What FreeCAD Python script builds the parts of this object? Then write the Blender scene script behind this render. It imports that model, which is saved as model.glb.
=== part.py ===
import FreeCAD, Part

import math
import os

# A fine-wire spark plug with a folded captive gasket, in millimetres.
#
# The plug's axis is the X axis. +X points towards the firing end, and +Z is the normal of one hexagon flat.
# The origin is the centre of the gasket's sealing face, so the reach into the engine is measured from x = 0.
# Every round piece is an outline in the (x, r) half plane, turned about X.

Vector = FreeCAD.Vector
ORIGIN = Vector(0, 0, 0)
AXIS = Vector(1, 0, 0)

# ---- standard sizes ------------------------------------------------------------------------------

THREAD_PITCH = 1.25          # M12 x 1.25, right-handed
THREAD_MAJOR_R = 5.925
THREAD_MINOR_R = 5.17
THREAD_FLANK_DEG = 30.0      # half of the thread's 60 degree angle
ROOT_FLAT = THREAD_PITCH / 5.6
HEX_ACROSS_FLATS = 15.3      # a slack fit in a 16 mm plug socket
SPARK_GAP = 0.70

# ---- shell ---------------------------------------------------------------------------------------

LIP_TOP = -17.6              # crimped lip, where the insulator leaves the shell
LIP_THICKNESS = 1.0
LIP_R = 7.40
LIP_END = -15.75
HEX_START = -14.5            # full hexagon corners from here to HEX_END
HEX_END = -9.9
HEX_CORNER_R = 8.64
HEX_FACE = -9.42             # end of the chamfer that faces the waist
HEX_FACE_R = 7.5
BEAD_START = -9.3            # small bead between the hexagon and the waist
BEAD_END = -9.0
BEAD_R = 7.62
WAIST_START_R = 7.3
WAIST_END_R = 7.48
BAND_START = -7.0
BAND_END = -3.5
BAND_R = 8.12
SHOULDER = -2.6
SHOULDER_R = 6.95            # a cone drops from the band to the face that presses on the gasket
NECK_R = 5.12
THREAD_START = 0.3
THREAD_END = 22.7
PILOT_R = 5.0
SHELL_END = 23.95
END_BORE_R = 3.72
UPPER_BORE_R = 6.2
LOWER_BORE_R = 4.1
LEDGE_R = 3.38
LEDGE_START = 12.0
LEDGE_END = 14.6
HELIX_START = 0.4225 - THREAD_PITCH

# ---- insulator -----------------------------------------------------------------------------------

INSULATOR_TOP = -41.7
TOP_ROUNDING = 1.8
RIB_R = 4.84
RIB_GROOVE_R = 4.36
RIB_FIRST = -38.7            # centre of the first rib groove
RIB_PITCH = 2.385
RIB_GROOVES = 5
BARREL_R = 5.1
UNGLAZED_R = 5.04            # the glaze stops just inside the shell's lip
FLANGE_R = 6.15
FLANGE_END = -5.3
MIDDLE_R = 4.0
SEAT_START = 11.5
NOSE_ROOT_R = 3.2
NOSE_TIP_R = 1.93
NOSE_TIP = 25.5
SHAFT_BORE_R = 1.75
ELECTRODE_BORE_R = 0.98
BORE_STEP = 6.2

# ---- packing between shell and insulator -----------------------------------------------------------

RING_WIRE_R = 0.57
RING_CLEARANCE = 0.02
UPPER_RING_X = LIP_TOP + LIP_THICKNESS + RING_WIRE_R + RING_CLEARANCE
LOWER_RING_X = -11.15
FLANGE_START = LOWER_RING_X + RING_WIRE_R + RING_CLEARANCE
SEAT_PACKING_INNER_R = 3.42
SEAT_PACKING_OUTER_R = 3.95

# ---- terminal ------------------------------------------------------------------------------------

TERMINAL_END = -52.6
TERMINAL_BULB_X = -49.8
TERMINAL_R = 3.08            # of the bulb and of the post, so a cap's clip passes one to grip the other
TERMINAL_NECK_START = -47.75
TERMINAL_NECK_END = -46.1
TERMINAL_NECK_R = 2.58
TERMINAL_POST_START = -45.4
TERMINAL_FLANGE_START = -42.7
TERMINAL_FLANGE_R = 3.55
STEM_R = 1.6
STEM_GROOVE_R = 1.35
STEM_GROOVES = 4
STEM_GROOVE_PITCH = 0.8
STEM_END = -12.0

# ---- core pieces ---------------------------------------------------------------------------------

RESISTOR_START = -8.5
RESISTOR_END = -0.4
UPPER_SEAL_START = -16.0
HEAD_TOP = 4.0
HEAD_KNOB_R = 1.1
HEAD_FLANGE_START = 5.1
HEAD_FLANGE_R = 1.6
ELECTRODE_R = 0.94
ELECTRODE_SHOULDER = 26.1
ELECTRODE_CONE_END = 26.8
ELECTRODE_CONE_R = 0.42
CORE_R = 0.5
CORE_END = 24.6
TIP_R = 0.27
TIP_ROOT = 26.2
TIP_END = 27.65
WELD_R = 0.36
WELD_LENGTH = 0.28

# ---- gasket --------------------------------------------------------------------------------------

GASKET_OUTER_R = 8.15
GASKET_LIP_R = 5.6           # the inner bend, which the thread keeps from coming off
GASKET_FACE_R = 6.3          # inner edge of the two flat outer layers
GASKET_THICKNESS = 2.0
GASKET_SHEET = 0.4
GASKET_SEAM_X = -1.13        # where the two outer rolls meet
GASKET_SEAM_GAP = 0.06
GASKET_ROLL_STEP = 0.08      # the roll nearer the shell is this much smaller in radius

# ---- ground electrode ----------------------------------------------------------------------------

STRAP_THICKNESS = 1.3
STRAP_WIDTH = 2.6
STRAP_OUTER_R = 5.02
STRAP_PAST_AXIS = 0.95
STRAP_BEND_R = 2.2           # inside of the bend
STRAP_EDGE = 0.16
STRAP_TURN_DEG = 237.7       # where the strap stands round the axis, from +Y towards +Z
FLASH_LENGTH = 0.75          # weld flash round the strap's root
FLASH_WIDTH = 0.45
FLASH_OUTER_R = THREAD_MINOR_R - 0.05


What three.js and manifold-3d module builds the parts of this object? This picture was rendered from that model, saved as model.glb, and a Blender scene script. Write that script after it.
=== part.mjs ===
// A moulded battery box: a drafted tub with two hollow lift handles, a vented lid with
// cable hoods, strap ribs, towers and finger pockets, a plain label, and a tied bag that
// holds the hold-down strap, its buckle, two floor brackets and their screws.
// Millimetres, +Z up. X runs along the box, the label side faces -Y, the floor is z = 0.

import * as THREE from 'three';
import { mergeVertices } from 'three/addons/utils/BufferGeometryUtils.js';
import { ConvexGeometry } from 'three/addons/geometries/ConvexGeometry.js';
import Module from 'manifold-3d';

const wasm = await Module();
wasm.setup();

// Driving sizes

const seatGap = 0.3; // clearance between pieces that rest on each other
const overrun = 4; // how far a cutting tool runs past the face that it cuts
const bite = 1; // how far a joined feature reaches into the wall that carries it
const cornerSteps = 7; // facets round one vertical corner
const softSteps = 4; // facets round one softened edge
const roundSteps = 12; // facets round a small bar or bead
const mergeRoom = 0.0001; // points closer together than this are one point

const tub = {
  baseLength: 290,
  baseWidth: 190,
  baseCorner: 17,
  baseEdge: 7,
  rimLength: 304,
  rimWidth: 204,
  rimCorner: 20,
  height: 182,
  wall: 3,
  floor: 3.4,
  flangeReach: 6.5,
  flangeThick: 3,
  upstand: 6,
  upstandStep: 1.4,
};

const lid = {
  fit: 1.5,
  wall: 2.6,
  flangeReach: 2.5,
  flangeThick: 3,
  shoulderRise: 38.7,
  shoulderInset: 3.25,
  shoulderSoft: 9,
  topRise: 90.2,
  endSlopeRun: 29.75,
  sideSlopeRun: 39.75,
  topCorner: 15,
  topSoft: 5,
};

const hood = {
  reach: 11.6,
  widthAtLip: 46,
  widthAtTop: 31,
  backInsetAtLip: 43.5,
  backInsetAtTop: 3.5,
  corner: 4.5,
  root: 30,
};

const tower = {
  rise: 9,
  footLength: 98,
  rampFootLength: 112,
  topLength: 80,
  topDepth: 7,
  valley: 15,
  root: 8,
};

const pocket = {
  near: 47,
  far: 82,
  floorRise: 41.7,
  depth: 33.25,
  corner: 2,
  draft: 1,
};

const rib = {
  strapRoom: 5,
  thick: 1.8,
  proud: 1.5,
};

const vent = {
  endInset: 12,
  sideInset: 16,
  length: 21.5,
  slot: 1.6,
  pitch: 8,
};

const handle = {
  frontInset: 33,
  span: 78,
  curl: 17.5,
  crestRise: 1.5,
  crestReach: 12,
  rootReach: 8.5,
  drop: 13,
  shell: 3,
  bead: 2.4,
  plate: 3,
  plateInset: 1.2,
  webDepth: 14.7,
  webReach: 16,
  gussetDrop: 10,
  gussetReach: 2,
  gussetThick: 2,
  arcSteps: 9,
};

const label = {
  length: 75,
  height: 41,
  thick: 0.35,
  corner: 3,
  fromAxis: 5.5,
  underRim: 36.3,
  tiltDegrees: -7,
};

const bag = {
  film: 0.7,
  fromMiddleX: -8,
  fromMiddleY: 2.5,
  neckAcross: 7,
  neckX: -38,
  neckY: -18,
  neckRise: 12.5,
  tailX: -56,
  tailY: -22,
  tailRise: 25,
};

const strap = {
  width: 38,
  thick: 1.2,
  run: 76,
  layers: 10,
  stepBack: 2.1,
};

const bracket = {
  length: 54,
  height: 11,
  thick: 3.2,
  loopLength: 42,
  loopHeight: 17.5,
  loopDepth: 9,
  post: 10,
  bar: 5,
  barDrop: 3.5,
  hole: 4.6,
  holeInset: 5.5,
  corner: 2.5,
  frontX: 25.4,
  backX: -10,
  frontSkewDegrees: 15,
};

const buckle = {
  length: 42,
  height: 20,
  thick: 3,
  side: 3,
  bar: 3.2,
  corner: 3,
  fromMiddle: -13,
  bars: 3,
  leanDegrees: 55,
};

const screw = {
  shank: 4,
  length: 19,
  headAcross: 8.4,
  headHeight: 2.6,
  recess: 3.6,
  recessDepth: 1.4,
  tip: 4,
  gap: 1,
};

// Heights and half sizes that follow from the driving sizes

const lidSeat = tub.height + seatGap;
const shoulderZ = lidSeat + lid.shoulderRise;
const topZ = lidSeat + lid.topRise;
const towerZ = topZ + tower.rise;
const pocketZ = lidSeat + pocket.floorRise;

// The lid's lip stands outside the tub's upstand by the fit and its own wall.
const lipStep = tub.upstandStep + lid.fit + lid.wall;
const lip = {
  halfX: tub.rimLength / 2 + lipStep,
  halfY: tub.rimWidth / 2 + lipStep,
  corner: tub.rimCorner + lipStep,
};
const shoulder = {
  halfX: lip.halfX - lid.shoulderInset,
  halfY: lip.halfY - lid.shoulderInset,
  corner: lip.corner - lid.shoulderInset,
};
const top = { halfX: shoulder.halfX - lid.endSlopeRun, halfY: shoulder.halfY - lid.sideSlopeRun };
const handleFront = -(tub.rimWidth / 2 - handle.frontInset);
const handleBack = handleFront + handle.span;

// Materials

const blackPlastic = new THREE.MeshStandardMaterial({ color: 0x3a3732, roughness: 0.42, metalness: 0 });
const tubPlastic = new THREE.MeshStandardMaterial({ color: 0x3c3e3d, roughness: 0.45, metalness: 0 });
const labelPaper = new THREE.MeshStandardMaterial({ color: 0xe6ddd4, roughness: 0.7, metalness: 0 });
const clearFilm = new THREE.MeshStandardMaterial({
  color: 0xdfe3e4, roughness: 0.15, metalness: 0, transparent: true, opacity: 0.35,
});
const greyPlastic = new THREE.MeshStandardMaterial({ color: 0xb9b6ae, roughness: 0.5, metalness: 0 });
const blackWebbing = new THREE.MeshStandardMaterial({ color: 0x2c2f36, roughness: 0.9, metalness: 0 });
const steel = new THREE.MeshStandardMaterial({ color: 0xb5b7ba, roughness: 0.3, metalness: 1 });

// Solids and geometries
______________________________
◆ Job: The lines from the first of the entries through the line holding "# Every round" are to be restated word for word, and no others.

◆ Written reply:
What FreeCAD Python script builds the parts of this object? Then write the Blender scene script behind this render. It imports that model, which is saved as model.glb.
=== part.py ===
import FreeCAD, Part

import math
import os

# A fine-wire spark plug with a folded captive gasket, in millimetres.
#
# The plug's axis is the X axis. +X points towards the firing end, and +Z is the normal of one hexagon flat.
# The origin is the centre of the gasket's sealing face, so the reach into the engine is measured from x = 0.
# Every round piece is an outline in the (x, r) half plane, turned about X.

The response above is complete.